Après, vous allez me dire «tous ces DLCs, ils n’ont qu’à les mettre dans le jeu de base». Alors il faut se poser deux questions. Premièrement, le jeu de base est satisfaisant sans ses DLCs? Prenons Deus Ex Human Revolution : même sans son extension «The Missing Link», ce jeu est déjà un monument du WRPG et du récit d’anticipation, qui vaut largement les 60€ qu’il coûtait à sa sortie. Tales of Xillia n’est pas moins bon sans la pléthore de costumes DLC qui l’accompagnent, que chacun est libre d’acheter ou non en son âme et conscience. En revanche, les jeux Nintendo (qui souvent ne proposent aucun DLC payant) valent-ils forcément les jeux de base complexes et ambitieux des consoles concurrentes?

Après, il faut se demander si vraiment le contenu DLC a une logique dans l’aventure principale. J’entendais jaser il y a peu à propos des DLCs de Drakengard 3. Ce dernier propose des mini-scénarii dans lesquels vous incarnez les soeurs de Zero, celles-là même que vous massacrez sans vergogne dans le jeu principal. Ca n’a pas forcément à être sur la galette de base. Ca pourrait, mais le jeu doit bien sortir un jour! C’est bien beau de vouloir toujours plus, mais les développeurs ne peuvent pas développer pour l’éternité! En l’occurrence, SquareEnix a un calendrier et le jeu devait sortir pour les fêtes, ceci étant un impératif économique. Il était donc tout à fait impossible d’avoir tout cela pour le lancement. Même chose pour les DLCs de Metal Gear Rising Revengeance, le travail a commencé bien après. On est en revanche plus circonspect en jouant à Assassin’s Creed II : on se souvient que deux chapitres en plein milieu de l’histoire avaient été remis à plus tard en tant que DLC. Quoi qu’on en pense, il n’est pas normal de devoir passer du chapitre 11 au chapitre 13 dans l’aventure initiale. Dans le même esprit, Wilbell n’a pas à être un personnage DLC dans Atelier Escha&Logy. Personnage (jouable) majeur de Atelier Ayesha et qui plus est extrêmement populaire, elle avait était teasée bien en amont de la sortie du jeu et intervient du début à la fin de l’histoire.
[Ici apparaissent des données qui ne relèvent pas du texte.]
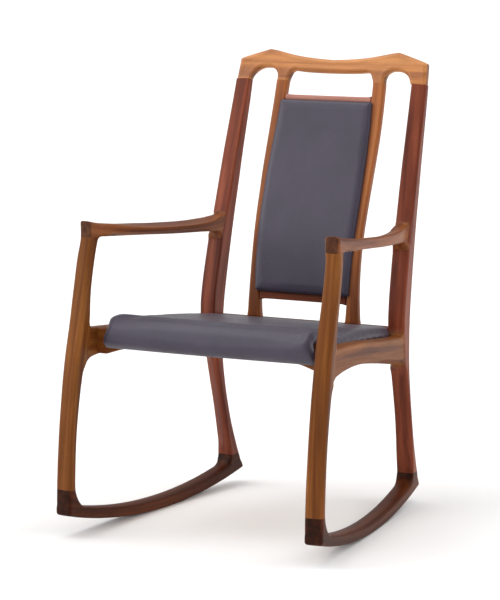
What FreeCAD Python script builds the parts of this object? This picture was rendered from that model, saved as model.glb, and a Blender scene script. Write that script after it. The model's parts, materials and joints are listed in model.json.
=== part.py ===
import FreeCAD, Part
import math
import os
import Sketcher

# Rocking chair in sculpted hardwood with an upholstered seat and back panel.
#
# Frame: millimetres, +Z up, the front of the chair towards -Y. The origin is on
# the floor, under the centre of the chair's box. "Right" is the +X side.
#
# Each side frame (rocker, legs, rail and arm) lies in one upright plane. The two
# planes converge towards the back by toe_in. Sections of a side frame are drawn
# in that plane: "along" runs back from the toe, "height" runs up from the floor,
# and width is measured inwards from the outer face. The right-hand pieces are
# drawn, and the left-hand ones are their mirror images.

doc = FreeCAD.newDocument("RockingChair")
sheet = doc.addObject("Spreadsheet::Sheet", "Sizes")
sheet_row = 0
values = {}


def size(alias, value):
    """One driving dimension: a row of the sheet with its alias."""
    global sheet_row
    sheet_row += 1
    sheet.set(f"A{sheet_row}", alias)
    sheet.set(f"B{sheet_row}", str(value))
    sheet.setAlias(f"B{sheet_row}", alias)
    values[alias] = value


def sizes(prefix, **named):
    """Several dimensions of one piece."""
    for name, value in named.items():
        size(f"{prefix}_{name}", value)


# Whole chair
sizes("chair", toe_half_width=311.7, toe_in=6.19, half_depth=361, recline=16.7, edge_round=4)

# Rockers: an arc of constant thickness, with a block under the front leg and a
# heel under the rear leg that ends in a pointed tip
sizes("rocker", radius=1362, lowest_along=355, thickness=25, width=39, joint_round=20)
sizes("block", front=-5, back=18, foot_back=26, top=104)
sizes("heel", front=619, foot_front=610, back=650, tip=671, top=72)

# Members that change section along their length. A station is
# (place, low, high, outer inset, width): for an upright member the place is a
# height and low..high runs along the frame; for a level one the place is along
# the frame and low..high is in height.
FRONT_LEG = {
    "foot": (104, -5, 18, 0, 39),
    "shin": (210, 3, 25, -1, 39),
    "calf": (300, 15, 41, -2, 39),
    "knee": (385, 30, 66, -2.5, 38),
    "seat": (445, 45, 80, -2.5, 37),
    "thigh": (540, 69, 96.5, -2, 35),
    "top": (633, 90, 122, 0, 32),
}
REAR_POST = {
    "foot": (72, 619, 650, 0, 38),
    "ankle": (130, 605, 629, 0, 37),
    "shin": (230, 582, 602, 0, 36),
    "knee": (320, 558, 587, 0, 37),
    "seat": (400, 545, 587, 0, 38.5),
    "lumbar": (480, 552, 597, 0, 39),
    "arm": (600, 584, 623, 0, 39),
    "chest": (700, 617, 650, 0, 39),
    "shoulder": (780, 642, 671, 0, 38),
    "head": (860, 670, 695, 0, 37),
    "neck": (910, 686, 709, 0, 36),
    "top": (960, 702, 722, 0, 35),
}
ARM = {
    "end": (89, 633, 668, 0.5, 31),
    "grip": (126, 632, 661, 0.5, 32),
    "front": (200, 627, 650, 0.5, 34),
    "middle": (332, 618, 638, 0.5, 37),
    "back": (473, 608, 628, 1, 37),
    "flare": (548, 599, 631, 3.5, 34),
    "root": (602, 576, 636, 4, 34),
}
SIDE_RAIL = {
    "front": (50, 372, 443, 1.5, 30),
    "arch_start": (120, 381, 438, 1.5, 30),
    "arch_top": (262, 378, 426, 1.5, 30),
    "arch_end": (422, 352, 406, 1.5, 30),
    "back": (578, 322, 390, 1.5, 30),
}

# The back panel follows one curve: height, place of its middle from the toe.
# A piece of it keeps its own end sections this far from the curve's stations.
BACK_CURVE = {
    "foot": (408, 558),
    "low": (480, 562),
    "waist": (590, 581),
    "chest": (711, 622),
    "high": (844, 673),
    "top": (945, 704),
}
size("curve_station_gap", 20)

# Seat frame: cross rails, with the board carried on corner blocks between them
sizes("front_rail", front=102, back=126, bottom=385, top=438, half_length=290, arch_rise=20,
      arch_half_span=245)
sizes("rear_rail", front=540, back=574, bottom=352, top=408, half_length=232)
sizes("seat", pitch=5.6, board_front=126.5, board_bottom=429, board_thickness=10,
      board_length=413, board_half_front=262, board_half_back=216)
sizes("corner_block", leg=48, depth=36, front_along=0.2, front_out=266, back_along=415,
      back_out=221)

# Back panel frame and the crest
sizes("stile", middle=120.5, width=29, depth=20)
sizes("board", half_width=105, thickness=8, bottom=474, top=886)
sizes("panel", top_rail_bottom=888, top_rail_height=13, bottom_rail_top=471,
      bottom_rail_height=19, rail_half_length=106)
sizes("crest", joint_height=932, joint_along=700, thickness=24, joint_half_width=235,
      corner_half_width=232, corner=48, peak=70.5, peak_at=159, shoulder=57.5, shoulder_at=207,
      saddle=59, saddle_at=95, middle=51, slot_inner=135, slot_outer=197.5, stile_inner=106,
      opening_top=20, opening_round=13)

# The space above the crest joint, where posts and stiles are cut off
sizes("headroom", length=1000, width=400, height=200)

# Upholstery
sizes("cushion", nose_half_width=247, nose_front=76, nose_bottom=395, nose_back=101,
      nose_top=467, nose_top_at=112, wide_at=130, half_width=264, back_half_width=220,
      back=534, back_height=408, top_back=416, top_back_at=520)
sizes("pad", half_width=117, bottom=473, top=887, thickness=10)

# Fastenings
sizes("dowel", radius=5, length=44, small_radius=3, small_length=28)
sizes("screw", radius=2, length=38, head_radius=4, head_height=3, bite=22, from_corner=30)
sizes("board_screw", from_side=18, from_end=14, tip_height=7)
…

Imaginez ma colère quand j’ai découvert que je devais la payer 500 yens 1 mois après la sortie du jeu. Parlons encore de Final Fantasy XIII-2, de Prince of Persia : pourquoi devrais-je payer en plus pour connaître le fin mot de l’histoire?

En termes de DLC, c’est clair, on ne doit pas tout accepter. Mais acheter n’est pas forcément accepter. Je peux acheter un DLC et en être déçu, peut-être que j’achèterai pas la suite, ou j’irai le dire à l’éditeur via Facebook/Twitter… ce qui pourra à terme faire bouger les lignes et normaliser une utilisation dévoyée des DLCs (je remarque que Lightning Returns a beaucoup moins de DLCs que FFXIII-2, et surtout aucun important). Mais en tout état de cause, il est stupide de les diaboliser, de contester leur réalité économique et de nier le bonheur qu’ils apportent et les services qu’ils rendent à tant de joueurs à travers le monde.